Kleine und mittlere Unternehmen stehen damit laut dem „Vorschlag“ der EU-Kommission ganz eindeutig mit im Fokus des präventiven Restrukturierungsrahmens, von einer alleinigen Restrukturierung der Passivseite in komplexen gesellschafts- und finanzrechtlichen Strukturen ist somit nicht mehr die Rede. Das bedeutet: Die große Mehrheit der von Insolvenz bedrohten Unternehmen soll die Möglichkeit erhalten, sich abseits der bislang üblichen rechtlichen Wege zu sanieren – außergerichtlich und ohne die Aufsicht von Insolvenzverwaltern beziehungsweise Sachwaltern. Ebenfalls wird der Einfluss der Insolvenzgerichte erheblich schwinden.

Das hat enorme Auswirkungen auf die Praxis. Denn die EU sieht vor, „ein angemessenes Gleichgewicht zwischen den Interessen der Schuldner und denen der Gläubiger herzustellen“. Damit besteht das Risiko, dass die Rechte der Gläubiger beschnitten werden, wenn ohne formelle Aufsicht Sanierungsverfahren durchgesetzt und durchgeführt werden.
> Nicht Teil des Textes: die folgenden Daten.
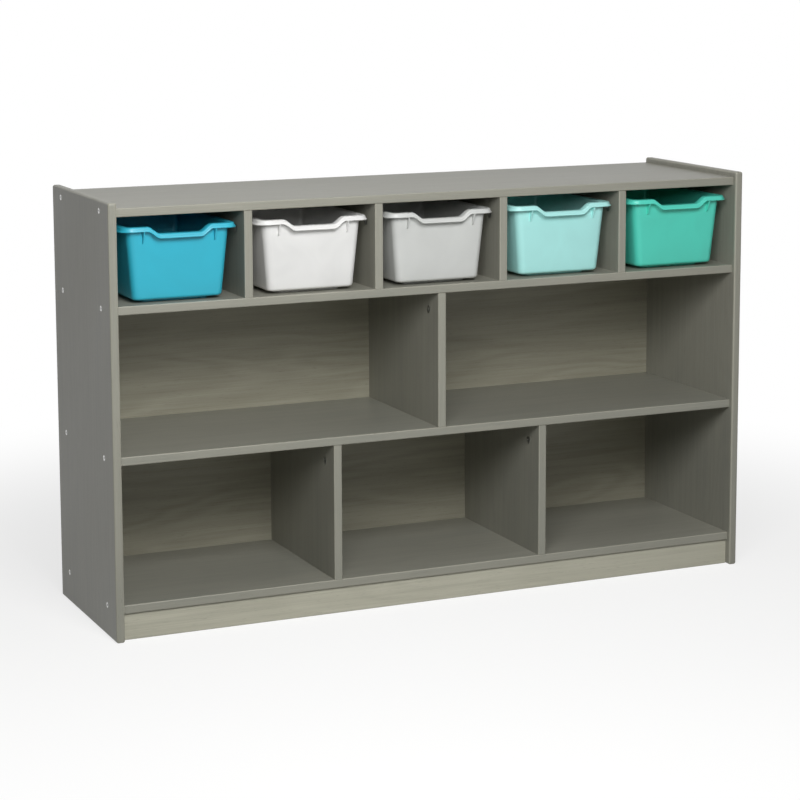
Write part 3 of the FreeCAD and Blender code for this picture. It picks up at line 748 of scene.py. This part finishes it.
class ORGANIZER_OT_mould_bins(bpy.types.Operator):
    """Model the five bins with rolled rims, scooped fronts and ribs"""
    bl_idname = "organizer.mould_bins"
    bl_label = "Mould bins"

    def execute(self, context):
        settings = context.scene.organizer_bins
        for node in BINS:
            low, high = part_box(node)
            # the scoop's lip is the front of the box, and the rest of the rim stands a little behind it
            lip = settings.rim_flare * settings.scoop / (settings.scoop + settings.rim_height)
            half_width = (high.x - low.x) / 2
            half_length = (high.y - low.y + lip) / 2
            height = high.z - low.z
            centre = Vector(((low.x + high.x) / 2, low.y + half_length, 0.0))
            bm = bmesh.new()
            add_bin_shell(bm, settings, centre, low.z, half_width, half_length, height)
            for side in (-1, 1):
                add_rib(bm, settings, centre.x + side * settings.rib_spacing / 2, low.y, low.z, height)
            for face in bm.faces:
                face.smooth = True
            for edge in bm.edges:
                edge.smooth = edge.is_manifold and edge.calc_face_angle() < BIN_CREASE
            tone = getattr(settings, node.split("_")[1])
            plastic = moulded_polypropylene("moulded_polypropylene_" + node.split("_")[1], tone)
            piece = new_piece(node + "_moulded", bm, plastic, node, node)
            soften = piece.modifiers.new("Lip", "BEVEL")
            soften.width = LIP_ROUND
            soften.segments = 2
            soften.limit_method = "ANGLE"
            soften.angle_limit = LIP_CREASE
        return {"FINISHED"}


# ---- stage -------------------------------------------------------------------------------
WHITE = (1.0, 1.0, 1.0, 1.0)
FLOOR_HALF_WIDTH = 14.0
# how bright the lamps make the matt share of the floor; its glow makes up the rest
LIT_FLOOR = 0.8
# the share of the clear floor where it begins to turn plain white
FADE_START = 0.4
LAMP_AIM = (0.0, 0.0, 0.37)
# each lamp's place, width and height in metres, and the setting that holds its power
LAMPS = {
    "key_lamp": ((-0.71, -1.52, 1.29), 0.7, 0.7, "key_power"),
    "fill_lamp": ((-0.3, -2.48, 2.15), 0.9, 0.9, "fill_power"),
    "side_lamp": ((-2.42, -2.88, 1.77), 0.9, 0.9, "side_power"),
    "top_lamp": ((-0.2, -0.4, 3.0), 2.0, 1.4, "top_power"),
}


def seen_or_lit(tree, seen, lit):
    """Show one shader to the camera and to mirror-like surfaces, and light the object by another."""
    path = add_node(tree, "LightPath")
    either = add_node(tree, "Math", {0: path.outputs["Is Camera Ray"], 1: path.outputs["Is Glossy Ray"]},
                      operation="MAXIMUM")
    any_view = add_node(tree, "Math", {0: either.outputs[0], 1: path.outputs["Is Transmission Ray"]},
                        operation="MAXIMUM")
    return add_node(tree, "MixShader", {0: any_view.outputs[0], 1: lit, 2: seen})


def soft_lamp(name, place, width, height, power):
    """A large soft lamp that faces the middle of the organizer."""
    light = bpy.data.lights.new(name, "AREA")
    light.shape = "RECTANGLE"
    light.size = width
    light.size_y = height
    light.energy = power
    lamp = bpy.data.objects.new(name, light)
    lamp.location = place
    lamp.visible_camera = False
    lamp.rotation_euler = (Vector(LAMP_AIM) - Vector(place)).to_track_quat("-Z", "Y").to_euler()
    bpy.context.scene.collection.objects.link(lamp)


class ORGANIZER_OT_set_stage(bpy.types.Operator):
    """Set the floor, the lamps, the room light and the camera"""
    bl_idname = "organizer.set_stage"
    bl_label = "Set stage"

    def execute(self, context):
        settings = context.scene.organizer_stage
        scene = context.scene
        # matt white board: the floor shows nearly white and keeps the organizer's soft shadow
        board = new_material("matt_white_board")
        tree = board.node_tree
        matt = add_node(tree, "BsdfDiffuse", {"Color": opaque(settings.floor, settings.floor_shade)})
        glow = add_node(tree, "Emission", {"Color": WHITE,
                                           "Strength": 1.0 - LIT_FLOOR * settings.floor_shade})
        bright = add_node(tree, "AddShader", {0: matt.outputs[0], 1: glow.outputs[0]})
        plain = add_node(tree, "Emission", {"Color": WHITE, "Strength": 1.0})
        place = add_node(tree, "TexCoord")
        away = add_node(tree, "VectorMath", {0: place.outputs["Object"]}, operation="LENGTH")
        fade = add_node(tree, "MapRange", {"Value": away.outputs["Value"],
                                           "From Min": FADE_START * settings.clear_floor,
                                           "From Max": settings.clear_floor},
                        interpolation_type="SMOOTHSTEP")
        seen = add_node(tree, "MixShader", {0: fade.outputs[0], 1: bright.outputs[0], 2: plain.outputs[0]})
        bounce = add_node(tree, "BsdfDiffuse", {"Color": opaque(settings.floor_bounce)})
        shown = seen_or_lit(tree, seen.outputs[0], bounce.outputs[0])
        add_node(tree, "OutputMaterial", {"Surface": shown.outputs[0]})
        bm = bmesh.new()
        bmesh.ops.create_grid(bm, x_segments=1, y_segments=1, size=FLOOR_HALF_WIDTH)
        mesh = bpy.data.meshes.new("floor")
        bm.to_mesh(mesh)
        bm.free()
        mesh.materials.append(board)
        floor = bpy.data.objects.new("floor", mesh)
        scene.collection.objects.link(floor)

        world = bpy.data.worlds.new("pale_room")
        scene.world = world
        world.use_nodes = True
        tree = world.node_tree
        tree.nodes.clear()
        white = add_node(tree, "Background", {"Color": WHITE, "Strength": 1.0})
        even = add_node(tree, "Background", {"Color": WHITE, "Strength": settings.sky})
        shown = seen_or_lit(tree, white.outputs[0], even.outputs[0])
        add_node(tree, "OutputWorld", {"Surface": shown.outputs[0]})

        for name, (place, width, height, power) in LAMPS.items():
            soft_lamp(name, place, width, height, getattr(settings, power))

        yaw, pitch, roll = settings.camera_yaw, settings.camera_pitch, settings.camera_roll
        ahead = Vector((math.sin(yaw) * math.cos(pitch), math.cos(yaw) * math.cos(pitch), math.sin(pitch)))
        level_right = Vector((math.cos(yaw), -math.sin(yaw), 0.0))
        level_up = level_right.cross(ahead)
        right = math.cos(roll) * level_right + math.sin(roll) * level_up
        up = right.cross(ahead)
        camera = bpy.data.objects.new("camera", bpy.data.cameras.new("camera"))
        camera.data.sensor_width = 36.0
        camera.data.lens = settings.camera_lens
        camera.data.shift_y = settings.camera_shift
        turned = Matrix((right, up, -ahead)).transposed().to_4x4()
        camera.matrix_world = Matrix.Translation(settings.camera_place) @ turned
        scene.collection.objects.link(camera)
        scene.camera = camera
        scene.view_settings.view_transform = "Standard"
        return {"FINISHED"}


# ---- sidebar -----------------------------------------------------------------------------
OPERATORS = (
    ORGANIZER_OT_finish_boards,
    ORGANIZER_OT_finish_fixings,
    ORGANIZER_OT_drive_screws,
    ORGANIZER_OT_mould_bins,
    ORGANIZER_OT_set_stage,
)


class ORGANIZER_PT_dresser(bpy.types.Panel):
    """Sizes, colours and steps that dress the organizer"""
    bl_idname = "ORGANIZER_PT_dresser"
    bl_label = "Toy Organizer"
    bl_space_type = "VIEW_3D"
    bl_region_type = "UI"
    bl_category = "Organizer"

    def draw(self, context):
        for operator in OPERATORS:
            self.layout.operator(operator.bl_idname)
        for group in SETTINGS:
            box = self.layout.box()
            box.label(text=group.replace("_", " ").capitalize())
            held = getattr(context.scene, group)
            for name in held.bl_rna.properties.keys():
                if name not in ("rna_type", "name"):
                    box.prop(held, name)


SETTINGS = {
    "organizer_boards": OrganizerBoardSettings,
    "organizer_fixings": OrganizerFixingSettings,
    "organizer_bins": OrganizerBinSettings,
    "organizer_stage": OrganizerStageSettings,
}


def register():
    for group, kind in SETTINGS.items():
        bpy.utils.register_class(kind)
        setattr(bpy.types.Scene, group, PointerProperty(type=kind))
    for operator in OPERATORS:
        bpy.utils.register_class(operator)
    bpy.utils.register_class(ORGANIZER_PT_dresser)


def unregister():
    bpy.utils.unregister_class(ORGANIZER_PT_dresser)
    for operator in reversed(OPERATORS):
        bpy.utils.unregister_class(operator)
    for group, kind in SETTINGS.items():
        delattr(bpy.types.Scene, group)
        bpy.utils.unregister_class(kind)


def main():
    register()
    bpy.ops.organizer.finish_boards()
    bpy.ops.organizer.finish_fixings()
    bpy.ops.organizer.drive_screws()
    bpy.ops.organizer.mould_bins()
    bpy.ops.organizer.set_stage()


if __name__ == "__main__":
    main()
Dadurch wächst die Gefahr, ein sehr schuldnerfreundliches Verhalten zu etablieren, das die Gläubigerbefriedigung konterkariert und sich damit gegen das deutsche Insolvenzrecht wendet.

Zudem ist das neue Sanierungsverfahren offenbar dazu prädestiniert, den Bock zum Gärtner zu machen. Ohne dauerhafte Aufsicht staatlich bestellter Organe arbeitet der von der Insolvenz bedrohte Unternehmer mit einem frei bestellten Berater an der Gesundung seiner Gesellschaft. Das kann eine erhöhte Rückfallquote bedeuten, die das Unternehmen dann wiederum in ein gesetzlich geregeltes Insolvenzverfahren führt; mit der Gefahr, dass dann zu wenig Kapital für eine echte leistungswirtschaftliche Sanierung zur Verfügung steht.

Es gilt nun weiterhin, die Entwicklung und die Umsetzung der Richtlinie in deutsches Recht genau zu beobachten und die Schlüsse für die Beratungspraxis daraus zu ziehen, zumal der deutsche Gesetzgeber bereits vor Jahren mit dem Planverfahren und dem ESUG zwei mittlerweile gut funktionierende Werkzeuge geschaffen hat, die es nun eher weiter zu stärken gilt als durch wiederum neue vorinsolvenzliche Maßnahmen zu schwächen.